SUPPLIED DATA:
** BEGIN **

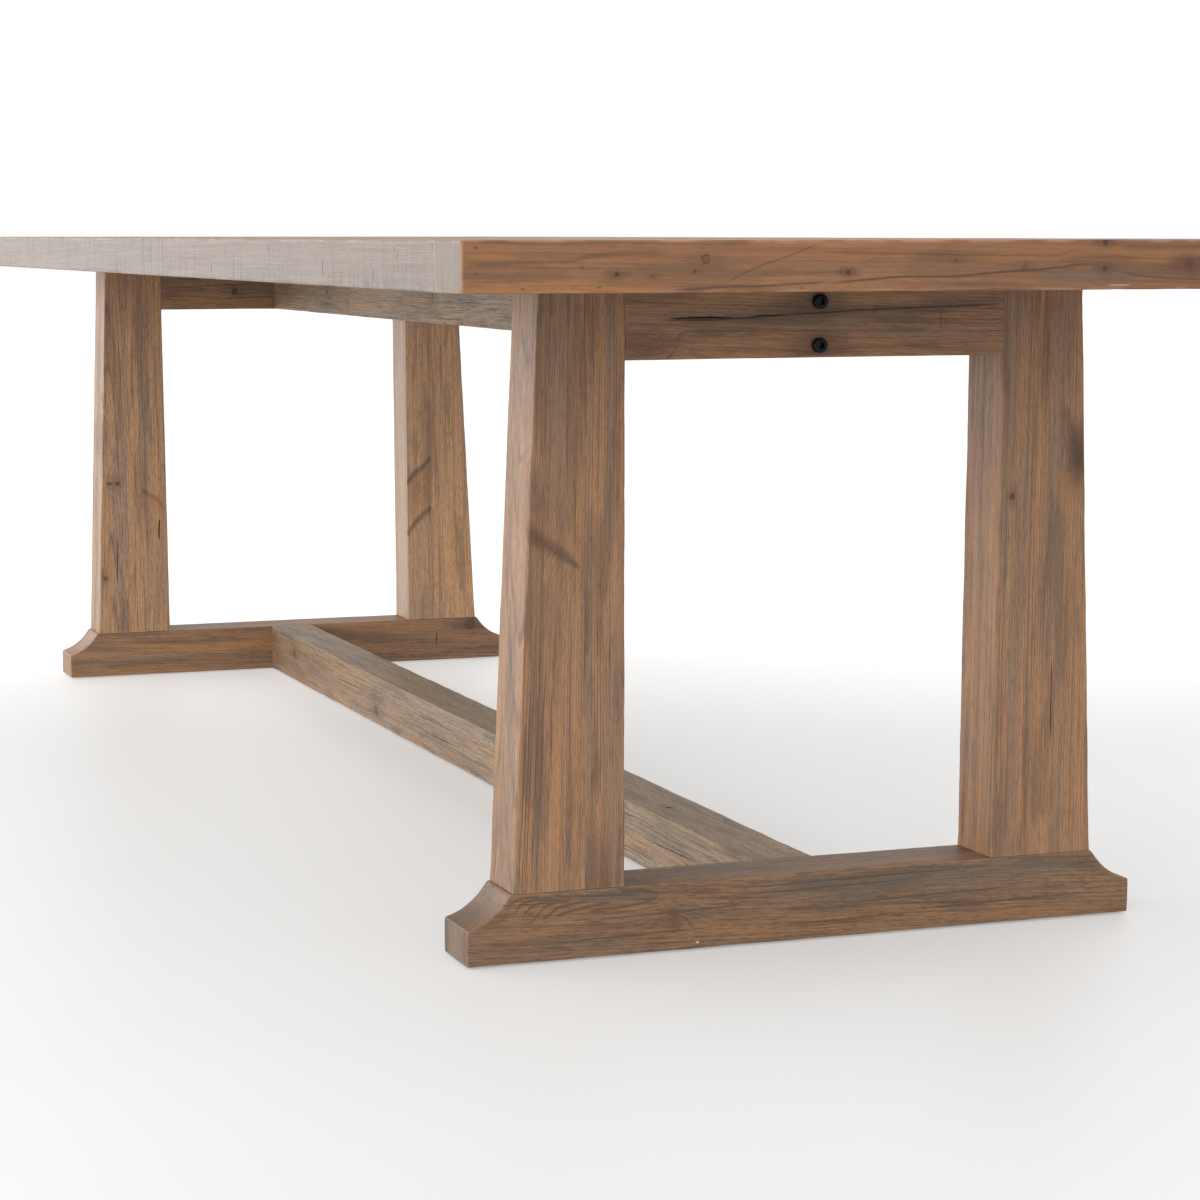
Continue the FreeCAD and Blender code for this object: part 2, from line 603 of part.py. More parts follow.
def make_screws(label, length, places):
    """Make a group of washer-head wood screws that point up, at places named by expressions."""
    head, shank, top = "screw_head_diameter / 2", "screw_diameter / 2", minus("screw_head_height")
    screw = turned("pattern_of_" + label, (
        ("0", top), (head, top), (head, "0"), (shank, "0"), (shank, length), ("0", length)))
    sink_socket(screw, "screw")
    return group(label, screw, [spot(*corner) for corner in places])


def make_pads():
    """Make the felt pads under both feet."""
    one = turned("pattern_of_a_pad", rectangle("0", "pad_radius", "0", "pad_height"))
    reach = "%s - pad_inset" % FOOT_END
    return group("foot_pads", one, [
        spot(x, y, "0") for x in (TRESTLE_PLACE, minus(TRESTLE_PLACE)) for y in (reach, minus(reach))])


nodes = [make_plank(number) for number in range(1, PLANK_COUNT + 1)]
nodes += [make_spline(number) for number in range(1, PLANK_COUNT)]
for side, way in (("right", 1), ("left", -1)):
    nodes += [make_breadboard(side, way), make_foot(side, way), make_rail(side, way)]
    # A trestle that is turned by half a turn has its front post where the other has its back post
    for face, hand in (("front", -way), ("back", way)):
        nodes += [make_inner_stave(side, face, way, hand), make_outer_stave(side, face, way, hand)]
nodes += [make_beam(), make_stretcher(), make_beam_bolts(), make_barrel_nuts()]
nodes.append(make_screws("top_screws", "top_screw_length", [
    (x, y, RAIL_UNDERSIDE + " + top_screw_recess") for x, y in TOP_SCREWS]))
nodes.append(make_screws("stretcher_screws", "stretcher_screw_length", [
    (x, "0", "pad_height + stretcher_screw_recess") for x in (STUB_MIDDLE, minus(STUB_MIDDLE))]))
nodes.append(make_pads())
doc.recompute()

for thing in doc.Objects:
    if "Invalid" in thing.State or "Error" in thing.State:
        raise RuntimeError("%s failed: %s" % (thing.Label, thing.State))
for node in nodes:
    if node.Shape.isNull() or not node.Shape.isValid():
        raise RuntimeError("%s has no valid shape" % node.Label)

os.makedirs("parts", exist_ok=True)
for node in nodes:
    node.Shape.exportStep(os.path.join("parts", node.Label + ".step"))
print("%d nodes written" % len(nodes))
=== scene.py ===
"""A long trestle dining table in reclaimed pine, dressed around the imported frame.

Every timber is meshed again with the worn edges, dents and checks of old wood, and its grain,
knots and patina are drawn through the solid timber by its material.
"""

import logging
import math
from dataclasses import dataclass, field
from enum import Enum

import bmesh
import bpy
import numpy as np
from mathutils import Euler, Matrix, Vector, noise


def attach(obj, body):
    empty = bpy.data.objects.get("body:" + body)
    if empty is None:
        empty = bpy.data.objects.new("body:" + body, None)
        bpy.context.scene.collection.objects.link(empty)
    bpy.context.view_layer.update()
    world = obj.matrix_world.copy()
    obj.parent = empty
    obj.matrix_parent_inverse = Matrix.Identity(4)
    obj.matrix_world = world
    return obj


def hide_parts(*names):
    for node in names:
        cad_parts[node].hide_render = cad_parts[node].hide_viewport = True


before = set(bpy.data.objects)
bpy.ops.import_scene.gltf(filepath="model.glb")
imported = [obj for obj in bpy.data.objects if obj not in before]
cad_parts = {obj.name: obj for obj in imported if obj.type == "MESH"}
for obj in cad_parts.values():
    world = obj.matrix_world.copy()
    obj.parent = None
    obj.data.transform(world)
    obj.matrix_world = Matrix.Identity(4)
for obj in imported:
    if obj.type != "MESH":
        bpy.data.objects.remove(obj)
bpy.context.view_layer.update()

LOG = logging.getLogger("dining_table")
MM = 0.001
BODY = "root"
# Heights over the floor in millimetres: the feet's soles and tops, the undersides of the rails and
# the beam and of the top, and the two bolts of each rail.
SOLE, FOOT_TOP, RAIL_UNDER, HEAD = 2.5, 78.0, 638.0, 714.0
BOLT_HEIGHTS = (651.0, 697.0)
# The dark line round a branch, and the shade inside a drying check.
BARK_LINE = "#2a1a13"
OPEN_CHECK = "#35241a"
# Faces that meet at more than this keep a crisp edge between them.
CRISP = math.radians(48)
# In millimetres: how far a chip spreads along its edge, how far from a butt joint the edges stay
# sharp, how wide the rubbed strip of an edge is, and how far in a point still counts as skin.
CHIP_REACH, BUTT_FADE, RUBBED, SKIN = 18.0, 12.0, 5.5, 0.6
# How far outside the wood the shapes start that cut cracks and holes, in millimetres.
CRACK_PROUD, HOLE_PROUD = 1.5, 3.0
# The property that sets the mode of each kind of node.
MODES = {"Math": "operation", "VectorMath": "operation", "MapRange": "interpolation_type",
         "Mix": "data_type", "Mapping": "vector_type"}

Point = tuple[float, float, float]
Tree = bpy.types.NodeTree
Socket = bpy.types.NodeSocket
# What feeds a socket: another one, or a number.
Level = Socket | float


class Run(Enum):
    """Which way a timber's grain runs, as the turn in degrees that lays the log's X along it."""

    LENGTH = (0.0, 0.0, 0.0)
    WIDTH = (0.0, 0.0, 90.0)
    UPRIGHT = (0.0, -90.0, 0.0)


class Mark(Enum):
    """What a stroke on the wood is, as the colour that it leaves there, the lowest layer first."""

    # Besides real marks, GREY and BARK also lay painted shade, and PALE a painted sheen, on some
    # timbers.
    GREY = "#6d6055"
    AMBER = "#a9744a"
    PALE = "#d9c6b2"
    BARK = "#402c1e"
    SCRATCH = "#4a3226"
    CRACK = "#1d120c"


def linear(code: str) -> tuple[float, float, float, float]:
    """Turns an sRGB hex colour into the linear one, with alpha, that a shader takes.

    Args:
        code: six hex digits with a leading hash.

    Returns:
        Red, green, blue and alpha.
    """
    parts = [int(code[i:i + 2], 16) / 255 for i in (1, 3, 5)]
    curve = [p / 12.92 if p <= 0.04045 else ((p + 0.055) / 1.055) ** 2.4 for p in parts]
    return (*curve, 1.0)


def add(tree: Tree, kind: str, inputs: dict | None = None, out: int = 0, **settings) -> Socket:
    """Adds a node to a tree, with its settings, values and links.

    Args:
        tree: the node tree that gets it.
        kind: the node's type without the ShaderNode in front, with its mode behind a dot.
        inputs: for each socket, by number or name, a value or the socket that feeds it.
        out: the number of the output that is returned.
        **settings: the node's own properties.

    Returns:
        The node's output socket, or the node itself where it has no output.
    """
    kind, _, mode = kind.partition(".")
    node = tree.nodes.new("ShaderNode" + kind)
    if mode:
        settings[MODES[kind]] = mode
    for key, value in settings.items():
        setattr(node, key, value)
    for key, value in (inputs or {}).items():
        if isinstance(value, Socket):
            tree.links.new(value, node.inputs[key])
        else:
            node.inputs[key].default_value = value
    return node.outputs[out] if len(node.outputs) else node


def emptied(owner: bpy.types.Material | bpy.types.World) -> Tree:
    """Clears the nodes of a material or world and returns its tree."""
    owner.use_nodes = True
    owner.node_tree.nodes.clear()
    return owner.node_tree


def stretched(tree: Tree, point: Socket, along_mm: float, across_mm: float, detail: float = 2.0,
              out: int = 0) -> Socket:
    """Draws noise that is as long and as wide as the wood's own streaks.

    Args:
        tree: the node tree that gets it.
        point: the place in the log, X along the grain, in metres.
        along_mm: length of a streak.
        across_mm: width of a streak.
        detail: how many finer layers lie on it.
        out: 0 for a number, 1 for three numbers.

    Returns:
        The noise, about 0.5 on average.
    """
    rates = (1 / (along_mm * MM), 1 / (across_mm * MM), 1 / (across_mm * MM))
    scaled = add(tree, "VectorMath.MULTIPLY", {0: point, 1: rates})
    return add(tree, "TexNoise", {"Vector": scaled, "Scale": 1.0, "Detail": detail,
                                  "Roughness": 0.55}, out=out)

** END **

WHAT THE TASK ASKS: Extract the lines from the line with "doc.recompute()" through the line with "bpy.data.objects.remove(obj)". Keep both of those lines, copy everything exactly, and add nothing.

FINISHED ANSWER:
doc.recompute()

for thing in doc.Objects:
    if "Invalid" in thing.State or "Error" in thing.State:
        raise RuntimeError("%s failed: %s" % (thing.Label, thing.State))
for node in nodes:
    if node.Shape.isNull() or not node.Shape.isValid():
        raise RuntimeError("%s has no valid shape" % node.Label)

os.makedirs("parts", exist_ok=True)
for node in nodes:
    node.Shape.exportStep(os.path.join("parts", node.Label + ".step"))
print("%d nodes written" % len(nodes))
=== scene.py ===
"""A long trestle dining table in reclaimed pine, dressed around the imported frame.

Every timber is meshed again with the worn edges, dents and checks of old wood, and its grain,
knots and patina are drawn through the solid timber by its material.
"""

import logging
import math
from dataclasses import dataclass, field
from enum import Enum

import bmesh
import bpy
import numpy as np
from mathutils import Euler, Matrix, Vector, noise


def attach(obj, body):
    empty = bpy.data.objects.get("body:" + body)
    if empty is None:
        empty = bpy.data.objects.new("body:" + body, None)
        bpy.context.scene.collection.objects.link(empty)
    bpy.context.view_layer.update()
    world = obj.matrix_world.copy()
    obj.parent = empty
    obj.matrix_parent_inverse = Matrix.Identity(4)
    obj.matrix_world = world
    return obj


def hide_parts(*names):
    for node in names:
        cad_parts[node].hide_render = cad_parts[node].hide_viewport = True


before = set(bpy.data.objects)
bpy.ops.import_scene.gltf(filepath="model.glb")
imported = [obj for obj in bpy.data.objects if obj not in before]
cad_parts = {obj.name: obj for obj in imported if obj.type == "MESH"}
for obj in cad_parts.values():
    world = obj.matrix_world.copy()
    obj.parent = None
    obj.data.transform(world)
    obj.matrix_world = Matrix.Identity(4)
for obj in imported:
    if obj.type != "MESH":
        bpy.data.objects.remove(obj)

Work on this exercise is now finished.